Fly ash is used to improve the durability and quality of precast concrete products.
By Debbie Sniderman
Chances are you use fly ash at your plant or know a plant that does. But how much do you really know about where it comes from or why it works so well in your mix? Fly ash is a byproduct of burning coal during combustion at power plants and has been used as a cementitious material in the United States on a large scale since 1948.
Fly ash is not technically cement but a pozzolan with particle sizes like cement. When mixed with water, it chemically reacts with calcium hydroxide to form compounds possessing cementitious properties. And, when added as part of the concrete cocktail, it provides a number of well-known benefits to precast concrete producers, including being more economical and sustainable, slowing down the rate of corrosion and making precast more durable.

Fly ash is the fine ash produced at coal-fire power plants that develops cementitious properties when mixed with cement and water. (Photo credit HW Headwaters)
How fly ash works in concrete
Fly ash increases concrete’s durability by the pozzolanic reaction. The hydration reaction of water and cement produces calcium silicate hydrate and calcium hydroxide. When fly ash is introduced, it reacts with the CH, producing more CSH.
This is advantageous because CH doesn’t benefit concrete and is often easily dissolvable, allowing chloride ions to enter. Anything that reduces the amount of CH in concrete helps improve durability and strength.
Also, concrete with more CSH has smaller sized pores. With reduced pore size distribution, concrete has lower permeability from outside agents such as chlorides. Chlorides typically enter through large pores and can travel several inches to react with rebar or other materials inside the concrete. With finer pore sizes, it’s harder for chlorides to enter.
More CSH also substantially slows the ingress of sulfates into concrete by another mechanism different from permeability. If concrete walls or columns are used in soil that containing larger than usual amounts of sulfates, adding fly ash can reduce expansive reactions and cracking. In addition, when fly ash forms more CSH, it prevents the well-known alkali silica reaction from happening by trapping the alkalis in the concrete.
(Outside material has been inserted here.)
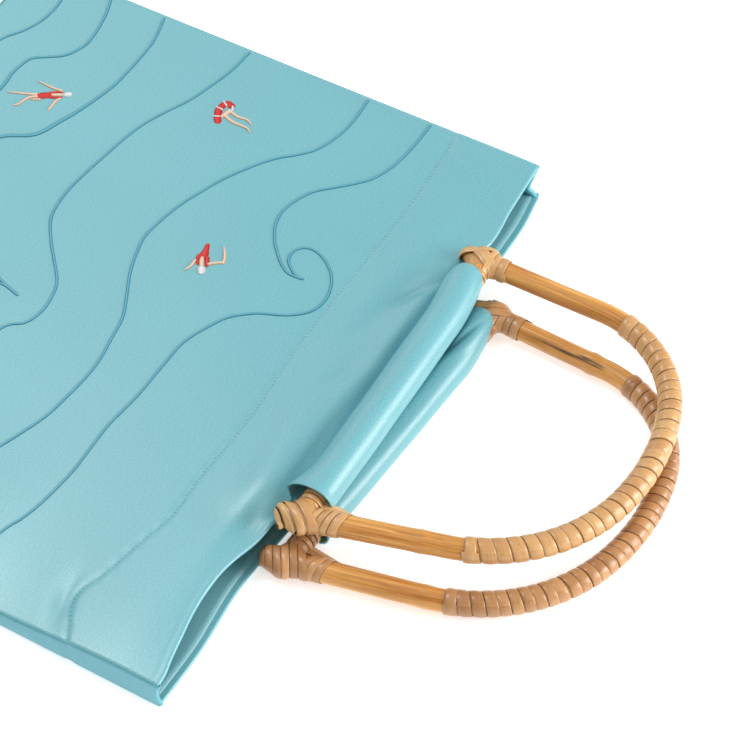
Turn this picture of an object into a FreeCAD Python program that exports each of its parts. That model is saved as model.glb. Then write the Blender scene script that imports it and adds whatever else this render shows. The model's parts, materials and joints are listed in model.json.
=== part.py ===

What’s important about fly ash
According to Tom Adams, executive director of American Coal Association, fly ash helps makes a more dense and less permeable concrete.
“This is important in the eye of the audience that precasters appeal to, as their customers are in it for the long term,” Adams said. “For applications such as parking decks and other heavy precast work, long-term durability and maintenance are important concerns, and one of the most outstanding contributions of fly ash to quality.”
The fly ash coming out of power plants today isn’t significantly different from earlier decades, but the way it is used in the marketplace has evolved.
“Cement chemistry has changed over the last several decades,” he said. “The grinding and chemistries have evolved to accommodate a number of concerns, including U.S. Environmental Protection Agency requirements. As cement has evolved, fly ash hasn’t.”
Class C fly ash, from subbituminous coal, has lower heat values, is more reactive and has much less sulfur content than Class F fly ash from bituminous coal. As more plants have shifted to subbituminous coal, it has made an impact on fly ash use.
“The biggest change over the last 10-20 years is the more widespread use of subbituminous coal from the western part of the USA than the bituminous coal mined from parts of the country east of the Mississippi,” he said.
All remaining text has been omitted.